Once you select a field, you can either target a specific attribute or choose All supported fields. If All supported fields is selected, only automated thresholds are available.

Operational alerts

Monitor the health and stability of your agent so you can spot reliability issues early — even when outputs appear correct on the surface.

Operational alerts highlight runtime conditions that can impact agent reliability — for example, latency increases, elevated error rates, or unusual cost patterns.
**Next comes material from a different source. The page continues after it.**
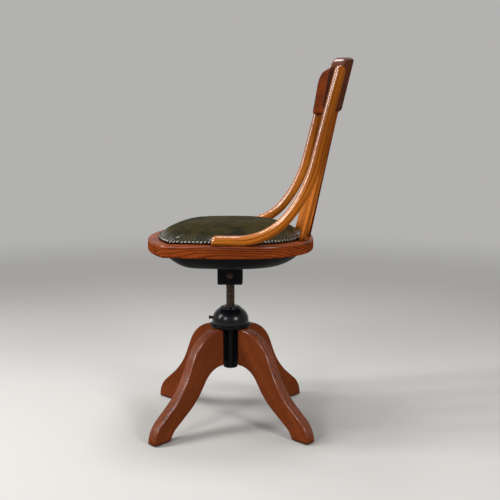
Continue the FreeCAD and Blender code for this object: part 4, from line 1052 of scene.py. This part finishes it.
def old_leather(name):
    """Olive leather, dry on the crown and polished where it is pulled tight round the rim."""
    made, tree, shader = new_finish(name)
    place = own_place(tree)
    slow = ramp(tree, noise(tree, place, 11.0, 4, 0.62), 0.36, 0.66)
    fine = ramp(tree, noise(tree, place, 52.0, 5, 0.7), 0.40, 0.68)
    colour = tinted(tree, mixed(tree, slow, GREEN_DARK, GREEN_WARM), RUBBED_HIDE, fine, 0.35)
    # Dirt and painted shade darken the corners, through the occlusion mask.
    dirt_and_shade = use_group(tree, grime_and_shade, Distance=0.010, Amount=0.9)["Mask"]
    colour = mixed(tree, dirt_and_shade, colour, HIDE_DIRT_AND_SHADE)
    edge = node(tree, "ShaderNodeSeparateXYZ", {0: marked(tree, "gathers")}).outputs
    pull = maths(tree, "ABSOLUTE", maths(tree, "COSINE", times(tree, edge[0], pi)))
    near_nail = inverse(tree, ramp(tree, edge[1], FOLD_FROM, FOLD_TO))
    # The fold at each nail is bumped in and darkened with painted shade.
    fold_and_shade = times(tree, maths(tree, "POWER", pull, 3.0), near_nail)
    cells = speckled(tree, place, 620.0, "SMOOTH_F1")
    creases = ramp(tree, speckled(tree, place, 95.0, "DISTANCE_TO_EDGE"), 0.0, 0.10)
    pebble = times_add(tree, creases, 0.5, times(tree, cells, -0.8))
    rim = inverse(tree, ramp(tree, own_height(tree), GLOSS_FROM, GLOSS_TO))
    feed(tree, shader, {
        "Base Color": tinted(tree, colour, FOLD_SHADE, fold_and_shade, 0.5),
        "Roughness": times_add(tree, fine, -0.10, 0.60),
        "Specular IOR Level": 0.03,
        "Coat Weight": times(tree, rim, 0.9),
        "Coat Roughness": 0.15,
        "Normal": bumped(tree, times_add(tree, fold_and_shade, -5.0, pebble), 0.5 * MM),
    })
    return made


leather = old_leather("leather")
print(leather.name)

# %% Pad
PAD_EDGE = PAD_INSET + 0.8 * MM
PAD_CROWN = [(0, 0, 10), (0.4, 0.15, 12), (2.5, 0.29, 14), (7.5, 0.42, 18), (16, 0.54, 22), (26, 0.645, 26),
             (40, 0.75, 33), (54, 0.84, 40), (70, 0.905, 46), (88, 0.956, 50), (106, 0.987, 46), (126, 1, 40)]
PAD_CELL = 5 * MM
PIN_HEIGHT = PAD_FLOOR + 7 * MM
PRESSURE = 4.0
PRESSED_FRAMES = 20
SWELL = 4 * MM


def make_pad():
    """The crown before it is blown up, low by what the pressure adds."""
    rise = PAD_TOP - PAD_FLOOR - SWELL
    rings = outline_rings([(PAD_EDGE + inset * MM, PAD_FLOOR + rise * share, corner * MM)
                           for inset, share, corner in PAD_CROWN])
    made = make_loft("leather_pad", rings, leather, "seat", ["seat_pad"])
    made.modifiers.clear()
    return made


def blow_up(piece):
    """Cloth under pressure, pinned at the nailed edge; no point moves further than the swell."""
    bpy.context.view_layer.objects.active = piece
    remesh = piece.modifiers.new("remesh", "REMESH")
    remesh.mode = "VOXEL"
    remesh.voxel_size = PAD_CELL
    bpy.ops.object.modifier_apply(modifier=remesh.name)
    before = points_of(piece.data)
    pins = piece.vertex_groups.new(name="nailed_edge")
    pins.add(np.flatnonzero(before[:, 2] < PIN_HEIGHT).tolist(), 1.0, "REPLACE")
    cloth = piece.modifiers.new("cloth", "CLOTH")
    cloth.settings.vertex_group_mass = pins.name
    cloth.settings.use_pressure = True
    cloth.settings.uniform_pressure_force = PRESSURE
    cloth.settings.effector_weights.gravity = 0
    for step in range(1, PRESSED_FRAMES + 1):
        bpy.context.scene.frame_set(step)
    shaped = piece.evaluated_get(bpy.context.evaluated_depsgraph_get())
    move = points_of(shaped.data) - before
    piece.modifiers.remove(cloth)
    bpy.context.scene.frame_set(1)
    far = norm(move, axis=1)
    move *= np.minimum(1, SWELL / np.maximum(far, 1e-9))[:, None]
    piece.data.vertices.foreach_set("co", (before + move).ravel())
    piece.data.update()
    print("pad moved at most", round(float(far.max()) * 1000, 1), "mm")


pad = make_pad()
blow_up(pad)
finer = pad.modifiers.new("finer", "SUBSURF")
finer.levels = finer.render_levels = 1
pad.data.shade_smooth()
print(pad.name, [round(x, 3) for x in pad.dimensions])

# %% [markdown]
# ## Upholstery nails
# Small domed nails hold the leather's edge, set nearly touching. One dome is turned, then
# stamped round the outline at an even pitch and tipped outward with the leather. The
# leather's finish draws a small fold with painted shade at each nail, so the pad learns
# where its nails are.

# %% Nails
NAIL_RADIUS = 3.9 * MM
NAIL_TALL = NAIL_RADIUS * 0.62
NAIL_PITCH = 9.2 * MM
NAIL_INSET = PAD_INSET + 1.8 * MM
NAIL_CORNER = 9 * MM
NAIL_HEIGHT = FRAME_TOP + 4.6 * MM
NAIL_TILT = radians(50)
NAIL_SEED = 11
TILT_ERROR = 0.06
PLACE_ERROR = 0.25 * MM


def even_places(flat, pitch):
    """Points at an even pitch round a closed line, with the outward direction at each."""
    closed = np.vstack([flat, flat[:1]])
    run = run_along(closed)
    count = round(run[-1] / pitch)
    marks = np.arange(count) * run[-1] / count
    places = np.column_stack([np.interp(marks, run, closed[:, axis]) for axis in (0, 1)])
    ahead = np.roll(places, -1, 0) - np.roll(places, 1, 0)
    out = np.column_stack([ahead[:, 1], -ahead[:, 0]])
    return places, out / norm(out, axis=1)[:, None]


def dome(radius, tall, sides=12, levels=4):
    """A low dome with a flat foot, as points and faces."""
    points = []
    for level in range(levels):
        angle = pi / 2 * level / levels
        for side in range(sides):
            x, y = spin(cos(angle) * radius, 0, 2 * pi * side / sides)
            points.append((x, y, sin(angle) * tall))
    points.append((0, 0, tall))
    top = (levels - 1) * sides
    faces = quads(levels, sides)
    faces += [(top + side, top + (side + 1) % sides, len(points) - 1) for side in range(sides)]
    faces.append(tuple(range(sides - 1, -1, -1)))
    return np.array(points), faces


def make_nails(places, outward):
    """One dome stamped at each place, each a little out of true."""
    shape, dome_faces = dome(NAIL_RADIUS, NAIL_TALL)
    random = np.random.default_rng(NAIL_SEED)
    points, faces = [], []
    for place, out in zip(places, outward):
        tilt = NAIL_TILT + random.normal(0, TILT_ERROR)
        up = np.array([out[0] * sin(tilt), out[1] * sin(tilt), cos(tilt)])
        side = np.array([-out[1], out[0], 0])
        third = np.cross(up, side)
        nudge = random.normal(0, PLACE_ERROR, 3)
        base = np.array([place[0], place[1], NAIL_HEIGHT]) + nudge
        first = len(points) * len(shape)
        points.append(base + shape[:, :1] * side + shape[:, 1:2] * third + shape[:, 2:] * up)
        faces += [tuple(first + index for index in face) for face in dome_faces]
    return make_piece("upholstery_nails", points, faces, nail_metal, "seat")


def mark_gathers(piece, places, outward):
    """Let each point of the pad carry its place round the edge, counted in nails, and its depth inside."""
    gaps = points_of(piece.data)[:, None, :2] - places[None]
    nearest = norm(gaps, axis=2).argmin(1)
    gap = gaps[np.arange(len(nearest)), nearest]
    out = outward[nearest]
    run = nearest + (gap[:, 1] * out[:, 0] - gap[:, 0] * out[:, 1]) / NAIL_PITCH
    depth = -(gap * out).sum(1)
    mark_points(piece.data, "gathers", np.column_stack([run, depth, np.zeros(len(run))]))


nail_places, nail_ways = even_places(seat_outline(NAIL_INSET, NAIL_CORNER), NAIL_PITCH)
make_nails(nail_places, nail_ways)
mark_gathers(pad, nail_places, nail_ways)
print("nails", len(nail_places))

# %% [markdown]
# ## Iron dome
# The dome over the nut is pressed round, so it is a profile swept about the swivel axis. Its
# edges carry a small radius, because an iron edge is never sharp. Sizes of turned pieces are
# in millimetres.

# %% Dome
DOME_SIDES = 96
DOME_INSIDE = [(21.6, 284.5), (41.4, 256), (41.4, 250.2), (45.4, 250.2)]
DOME_FOOT = np.array([46, 256])
DOME_TOP = np.array([26, 289.5])
SHOULDER = 36.8
SAME_POINT = 1e-5


def turned(radius, height, side, sides):
    """A point at one side of a turned piece, in metres."""
    x, y = spin(radius * MM, 0, 2 * pi * side / sides)
    return x, y, height * MM


def bend(profile, radius, first, last, centre, steps):
    """Add an arc to a profile, by its centre and its first and last angle in degrees."""
    for step in range(steps + 1):
        angle = radians(first + (last - first) * step / steps)
        profile.append((centre[0] + cos(angle) * radius, centre[1] + sin(angle) * radius))


def make_dome():
    """The wall as a closed profile: inside, foot, round shoulder and lip."""
    profile = list(DOME_INSIDE)
    bend(profile, 0.6, -90, 0, (45.4, 250.8), 3)
    span = DOME_TOP - DOME_FOOT
    chord = norm(span)
    inward = np.array([-span[1], span[0]]) / chord
    centre = DOME_FOOT + span / 2 + inward * sqrt(SHOULDER ** 2 - (chord / 2) ** 2)
    start, end = (degrees(atan2(y, x)) for x, y in (DOME_FOOT - centre, DOME_TOP - centre))
    bend(profile, SHOULDER, start, end, centre, 18)
    bend(profile, 1.0, 0, 90, (25, 291), 4)
    bend(profile, 0.6, 90, 180, (22, 291.4), 3)
    rings = [[turned(r, z, side, DOME_SIDES) for r, z in profile] for side in range(DOME_SIDES)]
    made = make_loft("iron_dome", rings, gloss_japan, "base", ["dome_cover"], loop=True)
    made.modifiers.new("weld", "WELD").merge_threshold = SAME_POINT
    return made


make_dome()

# %% [markdown]
# ## Spindle thread
# The spindle lifts the seat 6 mm each turn, so its thread has that pitch. The thread is a
# grid round the rod whose radius follows how far each point is through a turn: flat crest,
# sloped flank, flat root, sloped flank.

# %% Spindle
PITCH = 6.0
THREAD_OUT = 11.0
THREAD_ROOT = 9.8
THREAD_LOW, THREAD_HIGH = 205.5, 349
THREAD_STEP = 0.5
THREAD_FADE = 2
THREAD_FORM = ((0, 0.36, 0.46, 0.88, 1), (0, 0, 1, 1, 0))
SPINDLE_SIDES = 48
SPINDLE_TAIL = ((7, 192.4), (7, 204.5), (9.3, 204.6), (9.3, 205.4))
SPINDLE_HEAD = ((12, 351.5), (14.5, 356), (14.5, 391.5), (14, 392))


def make_spindle():
    """The tail and the head are plain; the thread between them fades out below the head."""
    sides = np.arange(SPINDLE_SIDES)
    rows = [[(r, z)] * SPINDLE_SIDES for r, z in SPINDLE_TAIL]
    for z in np.append(np.arange(THREAD_LOW, THREAD_HIGH, THREAD_STEP), THREAD_HIGH):
        through = (z / PITCH - sides / SPINDLE_SIDES) % 1.0
        deepest = (THREAD_OUT - THREAD_ROOT) * min(1.0, (THREAD_HIGH - z) / THREAD_FADE)
        rows.append([(THREAD_OUT - deepest * share, z) for share in np.interp(through, *THREAD_FORM)])
    rows += [[(r, z)] * SPINDLE_SIDES for r, z in SPINDLE_HEAD]
    rings = [[turned(r, z, side, SPINDLE_SIDES) for side, (r, z) in enumerate(row)] for row in rows]
    return make_loft("threaded_spindle", rings, screw_steel, "seat", ["spindle"])


make_spindle()

# %% [markdown]
# ## Pieces that keep their own shape
# The rest keeps the shape it has in the frame and takes a finish only. Jute webbing lies
# under the pad, and dowels pin the crest to the stays. Both show only from below or at a
# joint, and have a plain woven or oak finish.

# %% Jute
def jute(name):
    """A plain weave of pale and darker threads."""
    made, tree, shader = new_finish(name)
    rows = [node(tree, "ShaderNodeTexWave", {"Vector": own_place(tree), "Scale": 160.0, "Distortion": 0.6},
                 bands_direction=way).outputs["Fac"] for way in ("X", "Y")]
    weave = times(tree, *rows)
    feed(tree, shader, {
        "Base Color": mixed(tree, weave, (0.20, 0.13, 0.06, 1), (0.42, 0.31, 0.17, 1)),
        "Roughness": 0.9,
        "Normal": bumped(tree, weave, 0.6 * MM),
    })
    return made


# %% Finishes of the kept pieces
KEPT = {
    hub_japan: ("hub_casting", "tube_cap"),
    gloss_japan: ("spindle_nut",),
    dull_japan: ("foot_glides", "lock_thumb_screw", "seat_bracket", "pan_screws"),
    screw_steel: ("stop_washer", "stop_pin"),
    rusty_pin: ("bracket_pin",),
    fixing_steel: ("lug_screws", "thrust_washer", "bracket_bolts", "stay_screws"),
    jute("webbing"): ("seat_webbing",),
    golden_oak: ("crest_dowels",),
}
for finish, names in KEPT.items():
    for name in names:
        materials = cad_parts[name].data.materials
        materials.clear()
        materials.append(finish)
print("kept", sum(len(names) for names in KEPT.values()))

# %% Sizes
low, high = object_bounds()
Using the span attributes recorded in your telemetry, these alerts make it easy to spot issues such as recurring SLA breaches, clusters of failures, or abnormal token usage.

These signals are useful for identifying problems that impact agent reliability, including:

  • Failures in external tools or upstream APIs
  • Execution slowdowns within specific workflows
  • Resource usage patterns that suggest instability

Operational alerts complement quality-based conditions by ensuring your agents are running in a healthy, predictable environment.

Anomaly detection

Agent monitors support automated thresholds, which are powered by machine learning.

When creating an alert condition, select the is anomalous operator to have Monte Carlo detect anomalous deviations in metrics, such as:

  • Variability in evaluation scores that suggests regressions
  • Unexpected increases in word count
  • Shifts in token usage patterns
  • Emerging drift in agent behavior over time

Send notifications

Alerts can be routed to all existing notification channels already configured in Monte Carlo, so they fit naturally into your existing incident response workflows.

Select which audiences should receive notifications when an anomaly is detected.

Text in the Notes section will be included directly in notifications. The "Show notes tips" dropdown includes details on how to @mention an individual or team if you are sending notifications to Slack.

Additional settings exist for customizing the description of the monitor, pre-setting a priority on any Alerts generated by the monitor, or for turning off failure notifications.